Dr. Pia Lünstroth: According to our overview, around half of the companies listed in the DAX, MDAX and SDAX will bring the issue of Management Board remuneration to the agenda, either because the four-year deadline has passed or because the remuneration system and/or remuneration report have been met with little approval or even rejection. Thus, this number alone suggests that we are heading into a more eventful Say on Pay year 2025.
Is it really necessary to revise the current remuneration system for the 2025 AGM?
Nina Grochowitzki: In light of the regulatory requirements, an unchanged remuneration system could also be presented. However, investors are looking more critically than ever at remuneration matters, as there have been some substantial developments in this area.
Are you alluding to the consideration of sustainability criteria?
Nina Grochowitzki: In fact, this aspect has become a major focus of investor interest. Some investors are now calling for ESG targets to be explicitly anchored in the long-term incentive, i.e. the long-term variable remuneration.
Dr. Pia Lünstroth: In addition, clawback regulations and the demand for share ownership guidelines are key components of investor requirements.
Does this mean that investor expectations are the main driver of change?
Dr. Pia Lünstroth: They are only one side of the coin. Next to the capital market-oriented perspective, the internal perspective is even more important. Supervisory Boards should address the question of whether the existing remuneration system implements the current corporate strategy. The company's own sustainability strategy, which many companies have updated in recent years, should also be taken into account.
… in addition to the environmental and governance aspects, the sustainability strategy increasingly includes the S, meaning social sustainability and therefore also employee-specific issue.
Nina Grochowitzki: … and also includes external social issues through the Supply Chain Act. This is a new quality that must and will also be reflected in remuneration. In our view, the long-term variable remuneration component is the appropriate element in the context of Management Board remuneration.
Dr. Pia Lünstroth: In addition to the topic of sustainability, the question of the discretionary decision-making scope of Supervisory Boards in matters relating to Management Board remuneration is becoming increasingly important. The Supervisory Board can and must examine which options for flexibility can be provided within the remuneration system. Transparency and accountability must continue to be ensured.
Has market practice also developed over the past four years?
Nina Grochowitzki: Market best practice usually follows the requirements of investors to a large extent. In addition, changes in companies' steering mechanisms become apparent. In light of the past crises, liquidity plays a more important role than in previous years.
Does the statutory obligation to resubmit the remuneration system also apply to Supervisory Board remuneration?

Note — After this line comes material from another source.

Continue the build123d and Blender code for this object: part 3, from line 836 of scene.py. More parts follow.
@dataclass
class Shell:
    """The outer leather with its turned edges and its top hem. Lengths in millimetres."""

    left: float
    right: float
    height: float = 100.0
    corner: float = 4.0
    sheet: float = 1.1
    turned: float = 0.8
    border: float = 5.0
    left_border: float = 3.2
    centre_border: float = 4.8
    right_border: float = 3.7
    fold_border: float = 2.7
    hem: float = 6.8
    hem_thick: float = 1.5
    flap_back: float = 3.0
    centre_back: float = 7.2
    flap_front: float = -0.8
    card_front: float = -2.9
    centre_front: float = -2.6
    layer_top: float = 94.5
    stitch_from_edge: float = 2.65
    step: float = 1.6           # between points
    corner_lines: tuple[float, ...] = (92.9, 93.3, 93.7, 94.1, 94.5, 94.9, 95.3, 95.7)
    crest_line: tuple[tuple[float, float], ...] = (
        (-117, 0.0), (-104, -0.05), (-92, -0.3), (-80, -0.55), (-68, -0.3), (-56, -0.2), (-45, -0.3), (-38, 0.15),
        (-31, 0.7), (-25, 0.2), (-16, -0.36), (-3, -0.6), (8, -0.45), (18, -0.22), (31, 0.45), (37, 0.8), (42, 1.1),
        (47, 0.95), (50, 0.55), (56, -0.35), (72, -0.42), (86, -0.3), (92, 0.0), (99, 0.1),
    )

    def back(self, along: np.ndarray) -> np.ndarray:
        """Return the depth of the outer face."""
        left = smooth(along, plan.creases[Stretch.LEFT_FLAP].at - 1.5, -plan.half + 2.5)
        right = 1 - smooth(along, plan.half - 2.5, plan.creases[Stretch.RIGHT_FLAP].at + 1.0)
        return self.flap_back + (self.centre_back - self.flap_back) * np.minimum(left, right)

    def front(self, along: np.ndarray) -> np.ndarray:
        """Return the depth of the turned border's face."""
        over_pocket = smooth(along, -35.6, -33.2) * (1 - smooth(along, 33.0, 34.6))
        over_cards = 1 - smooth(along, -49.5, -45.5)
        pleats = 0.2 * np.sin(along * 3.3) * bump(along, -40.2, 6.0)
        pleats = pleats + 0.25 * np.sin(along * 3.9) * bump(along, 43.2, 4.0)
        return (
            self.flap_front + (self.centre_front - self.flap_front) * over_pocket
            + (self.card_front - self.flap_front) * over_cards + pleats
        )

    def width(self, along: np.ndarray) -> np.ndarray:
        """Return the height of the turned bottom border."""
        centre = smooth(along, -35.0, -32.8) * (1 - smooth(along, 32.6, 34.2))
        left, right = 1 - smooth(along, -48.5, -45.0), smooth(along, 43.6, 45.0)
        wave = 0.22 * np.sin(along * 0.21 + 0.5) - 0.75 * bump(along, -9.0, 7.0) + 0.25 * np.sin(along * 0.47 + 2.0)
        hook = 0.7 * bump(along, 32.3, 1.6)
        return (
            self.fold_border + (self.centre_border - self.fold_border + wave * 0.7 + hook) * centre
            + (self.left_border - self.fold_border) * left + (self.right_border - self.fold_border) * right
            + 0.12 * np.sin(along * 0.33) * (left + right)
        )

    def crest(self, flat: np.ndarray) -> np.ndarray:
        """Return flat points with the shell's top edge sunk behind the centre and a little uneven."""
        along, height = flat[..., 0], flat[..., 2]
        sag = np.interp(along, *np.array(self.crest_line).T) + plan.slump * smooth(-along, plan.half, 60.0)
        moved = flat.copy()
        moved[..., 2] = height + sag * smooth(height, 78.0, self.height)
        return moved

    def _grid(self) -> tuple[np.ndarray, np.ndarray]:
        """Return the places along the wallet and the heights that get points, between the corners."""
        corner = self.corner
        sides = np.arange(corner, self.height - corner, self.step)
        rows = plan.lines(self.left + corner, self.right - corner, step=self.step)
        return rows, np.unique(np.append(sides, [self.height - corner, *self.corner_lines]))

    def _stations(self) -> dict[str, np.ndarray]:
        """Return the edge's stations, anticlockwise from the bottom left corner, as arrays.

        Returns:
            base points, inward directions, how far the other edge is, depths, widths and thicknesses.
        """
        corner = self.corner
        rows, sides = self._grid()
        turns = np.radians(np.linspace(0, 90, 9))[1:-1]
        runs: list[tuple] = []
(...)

Nina Grochowitzki: Yes, the remuneration system for the Supervisory Board must also be put to a vote at least every four years or in the event of significant changes.
Supervisory Board remuneration has led a rather quiet existence in comparison to Management Board remuneration. Is this obligation for a regular approval by the AGM justified?
Dr. Pia Lünstroth: From our point of view, yes. Companies can and should take the opportunity to review whether the remuneration of the Supervisory Boards is in line with the expanded professional requirements and increased liability risk, as well as the overall increased density of tasks due to crises and in general transformation. Professional supervision and strategic support requires professional remuneration, which also includes the level of remuneration.
… and which at the same time attracts more international candidates?
Dr. Pia Lünstroth: Competitiveness for international candidates is another separate issue that needs to be considered in light of the increasing internationalization of business models. But remuneration alone is not enough. With our two-tier governance model, which we consider to be superior to single-tier governance for reasons of effectiveness, we are coming up against limits, particularly with candidates from the Anglo-Saxon world. In addition, it is still rare for Supervisory Board meetings to be held entirely in English. But yes, remuneration in line with the task and responsibilities is an important element in the professionalization and further internationalization of Supervisory Board work.
Are investors more open to increasing the remuneration of Supervisory Board members than Management Board members?
Nina Grochowitzki: This cannot be said in general terms. In both cases, it should be noted that increases must be justified in a differentiated manner. One way of making remuneration increases more acceptable to the capital market, especially for Supervisory Board members, is to introduce shareholding requirements, i.e. to remunerate Supervisory Board members partly in shares or to oblige them to hold shares of the company during their term of office in order to emphasize strategic support more strongly in addition to the indispensable control function.
How can companies prepare for Say on Pay 2025?
Dr. Pia Lünstroth: The topic should not be put on the back burner. Timely discussion is generally recommended, especially if the relevant internal coordination processes have not yet run one hundred percent smoothly in the past. For example, the review of the current remuneration system with the corresponding changes should be discussed at the autumn meeting of the Supervisory Board.
Nina Grochowitzki: In this regard, we offer our clients a special Quick Check that compactly identifies areas for improvement and derives proposals for adjustments. On this basis, the engagement with investors can then be started, who should be involved in a revision at an early stage in order to achieve a positive voting result. Particularly in view of the many Say on Pay votes in the upcoming AGM season, early shareholder engagement is essential.
Thank you very much for the interview!